When my husband and I wake up early on a Sunday, with nothing much on the day’s agenda beyond a strong urge to get out of the house, we find a taxi and potter down to the Legazpi Market.  Like the old Bisto ad, the tempting scents of barbecuing meat waft through the air to greet us as we clamber from the taxi.

Open from 7.30 a.m. until 2p.m., you will find Legazpi Market on the corner of Rufino and Legazpi streets in the middle of Legazpi Village. There is a good-sized car park available, as well as plenty of convenient street parking.  Or do as we do, save the hassle and grab a taxi.

While some of the stallholders are familiar from the neighbouring Salcedo Market on a Saturday morning, Legazpi has a subtly different feel. This small community market is like a village fair: friendly and social, it is wonderfully different to shopping in a large, impersonal city supermarket or mall. Stalls can vary a little from week to week, so it’s fun to visit regularly and see who shows up. And don’t worry if it looks like rain, because the whole area is draped in canvas. While it can get a bit steamy, at least you stay dry!

 When we first arrive, we wind our way through the stalls for an initial overview. There are usually three or four well-stocked fruit and vegetable stalls. The quality here is generally excellent, and compares favourably to Rustans’ somewhat tired offerings and exhorbitant prices. Customers pile up, but the service is quick and efficient. Our bags are loaded up and we move off to explore the food stalls.

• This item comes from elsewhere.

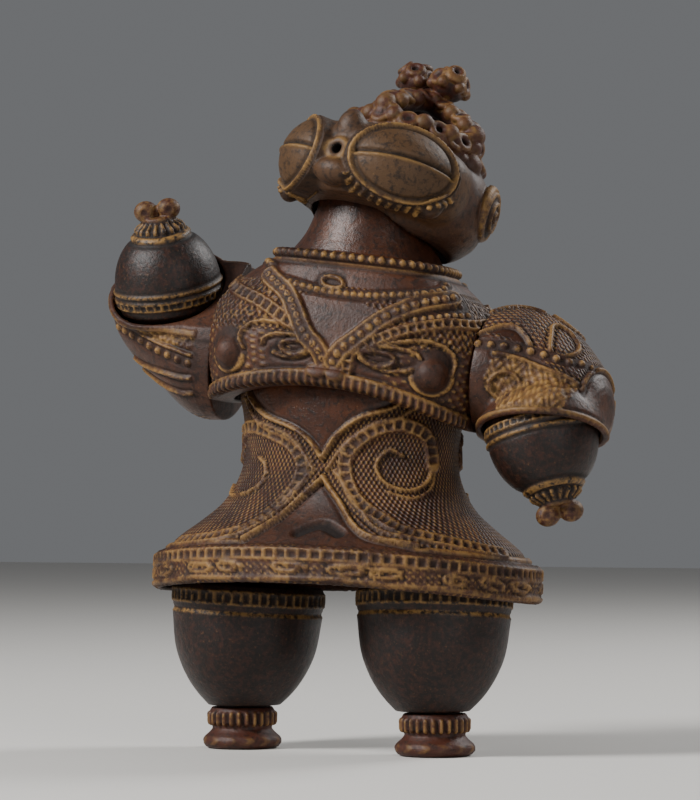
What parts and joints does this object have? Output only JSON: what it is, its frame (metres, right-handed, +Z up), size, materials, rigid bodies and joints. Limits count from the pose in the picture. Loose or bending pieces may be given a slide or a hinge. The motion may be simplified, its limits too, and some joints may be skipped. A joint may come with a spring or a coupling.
{
  "type": "goggle-eyed clay figurine replica",
  "caption": "Small standing display figure of a goggle-eyed clay idol with a flared skirt, scrolled bands, a pierced crown and one raised arm.",
  "frame": {"origin": "middle of the ground the figure covers, at the height of its soles", "axes": "+Z up, the figure faces -Y, its own left is +X"},
  "size_m": [0.0928, 0.0486, 0.1204],
  "materials": {
    "head": "moulded PVC, brown wash with ochre dry-brushed edges",
    "body": "moulded PVC, red-brown with ochre edges and dark hollows, satin",
    "limbs": "moulded PVC, dark brown with mottled wear and pale ring lines",
    "feet": "moulded PVC, reddish brown with worn ochre ribs"
  },
  "bodies": {
    "root": {"head": "head", "chest": "body", "hips_and_skirt": "body", "left_sleeve": "body", "right_sleeve": "body", "left_forearm": "limbs", "right_forearm": "limbs", "left_leg": "limbs", "right_leg": "limbs", "left_foot": "feet", "right_foot": "feet"}
  },
  "joints": []
}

There is plenty of ready-made food here, and it is obviously a popular spot for an al fresco Sunday brunch, with family and friends. We check out the traditional Filipino dishes and buy a large serve of banana bolognaise to try at home. OK, it isn’t officially bolognaise sauce, but it looks very like the sauces my husband makes with ground (minced) beef and peas – although the raisins and fried bananas were an interesting and unexpected addition! I dream of filling the freezer with portions of lasagna, moussaka, sinigang and mini quiches, and not having to cook for weeks.

We always try to taste something local, but when we found the stand selling Aussie pies, sausage rolls and crumpets, we couldn’t resist. They were pretty good too, and can be ordered online for home delivery. And the boys have been eating crumpets with every meal since: under scrambled egg or pepperonata; spread with lashings of honey, or my favourite jams from The Fruit Garden that are available here too. Nor can we resist a bag of the pain au chocolat and a small box of pistachio baklava, surprisingly light and moreish and far less sugary than usual. Next week, I am going back to buy some local, fresh coffee beans from TonG.

And there are Korean pickled vegetables and Japanese curries, Chinese noodles and an innovative range of Filipino specialities in pretty jars: milkfish pâté, bagoong in olive oil and malunggay pesto.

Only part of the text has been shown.